Sigcho-Lopez asked to step down from leadership role; mayor defends him after American flag burning

Special City Council meeting set for Monday to discuss incident

Craig Wall Image
Thursday, March 28, 2024
Mayor defends alderman after flag burning at rally
Some Chicago City Council alders are calling for Byron Sigcho-Lopez to step down from his leadership role; Mayor Brandon Johnson is defending him.

CHICAGO (WLS) -- Mayor Brandon Johnson was defending an alderman Thursday who came under fire this week for speaking at a protest where an American flag had been burned.

Also on Thursday, 25th Ward Alderman Byron Sigcho-Lopez was firing back at members of the Council who have called for a special meeting to have him removed from his leadership post.

The tensions continue to build between Sigcho-Lopez and Alderman Chris Taliaferro one day after Taliaferro, a veteran, was joined by other members of the City Council to denounce Sigcho-Lopez for taking part in a rally at City Hall where protesters burned an American flag.

Sigcho-Lopez said he arrived after the flag was burned, and had no idea what had happened, even though a photo showed him standing right next to the charred remains of the flag.

He has refused to apologize for being there, and, on Thursday, doubled down on his criticism of those coming after him.

Fifteen Council members signed a letter to the mayor calling for Sigcho Lopez' resignation as chair of the Committee on Housing and Real Estate.

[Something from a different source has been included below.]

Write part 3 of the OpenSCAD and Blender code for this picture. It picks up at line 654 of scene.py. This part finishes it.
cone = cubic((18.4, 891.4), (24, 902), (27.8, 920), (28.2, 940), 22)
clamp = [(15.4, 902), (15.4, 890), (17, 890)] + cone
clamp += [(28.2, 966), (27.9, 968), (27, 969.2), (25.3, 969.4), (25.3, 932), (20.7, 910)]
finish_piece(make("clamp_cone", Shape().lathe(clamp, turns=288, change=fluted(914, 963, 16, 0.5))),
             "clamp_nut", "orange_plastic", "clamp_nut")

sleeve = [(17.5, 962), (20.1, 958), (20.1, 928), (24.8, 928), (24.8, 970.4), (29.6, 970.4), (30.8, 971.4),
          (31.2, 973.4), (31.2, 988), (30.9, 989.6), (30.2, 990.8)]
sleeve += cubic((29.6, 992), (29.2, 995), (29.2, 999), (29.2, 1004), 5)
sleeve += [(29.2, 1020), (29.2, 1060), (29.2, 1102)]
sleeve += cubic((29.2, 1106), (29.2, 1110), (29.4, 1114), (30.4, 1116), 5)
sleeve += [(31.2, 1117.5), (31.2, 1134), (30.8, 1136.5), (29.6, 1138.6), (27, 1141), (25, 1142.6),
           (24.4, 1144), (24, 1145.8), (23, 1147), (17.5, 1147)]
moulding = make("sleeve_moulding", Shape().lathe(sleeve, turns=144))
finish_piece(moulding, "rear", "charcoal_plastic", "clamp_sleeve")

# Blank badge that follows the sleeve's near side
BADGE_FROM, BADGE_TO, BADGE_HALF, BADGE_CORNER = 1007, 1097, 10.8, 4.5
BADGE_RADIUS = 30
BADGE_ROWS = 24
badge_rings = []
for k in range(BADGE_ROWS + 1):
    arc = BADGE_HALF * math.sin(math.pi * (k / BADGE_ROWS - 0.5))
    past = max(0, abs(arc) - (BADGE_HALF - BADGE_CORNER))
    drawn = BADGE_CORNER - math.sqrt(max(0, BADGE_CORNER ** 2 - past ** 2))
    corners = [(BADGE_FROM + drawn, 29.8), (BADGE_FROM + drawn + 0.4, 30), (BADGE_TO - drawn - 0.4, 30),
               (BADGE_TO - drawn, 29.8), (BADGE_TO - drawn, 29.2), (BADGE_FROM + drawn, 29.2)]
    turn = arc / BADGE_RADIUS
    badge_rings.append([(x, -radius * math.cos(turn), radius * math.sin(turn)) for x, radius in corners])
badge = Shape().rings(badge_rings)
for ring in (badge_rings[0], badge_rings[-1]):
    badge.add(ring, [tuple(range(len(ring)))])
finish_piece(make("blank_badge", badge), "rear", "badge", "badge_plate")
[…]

"I call on all those people who sign those letters to apologize to make sure that we move forward, to make sure that every Chicago is safe. It is irresponsible, what they've done," Sigcho-Lopez said.

The alderman said he is now receiving death threats, which he blames on reactionary groups aligned with his critics.

Taliaferro, with the 29th Ward, said Sigcho-Lopez owes City Council members an apology, and the special City Council meeting is being called to address the controversy in a public forum.

"I told him that, as an alderman, as a person that's elected to represent veterans and the residents that have lost their loved ones in the military, that he hasn't learned to balance activism and politics to a point where he's effective in both," Taliaferro said.

"Whether it's a noose or burning a flag, these are not particular expressions that I engage in," Johnson said.

But the mayor said he supports the constitutional right to flag burning as free speech.

And he seemed to turn the table on those criticizing Sigcho-Lopez, who's a political ally.

"The larger question that I would ask is, 'are we OK as a society that would curtail and disrupt someone's First Amendment right?'" Johnson said.

With these tensions in the Council showing no signs of easing, the stage is being set for what could be a very lively special City Council meeting on Monday.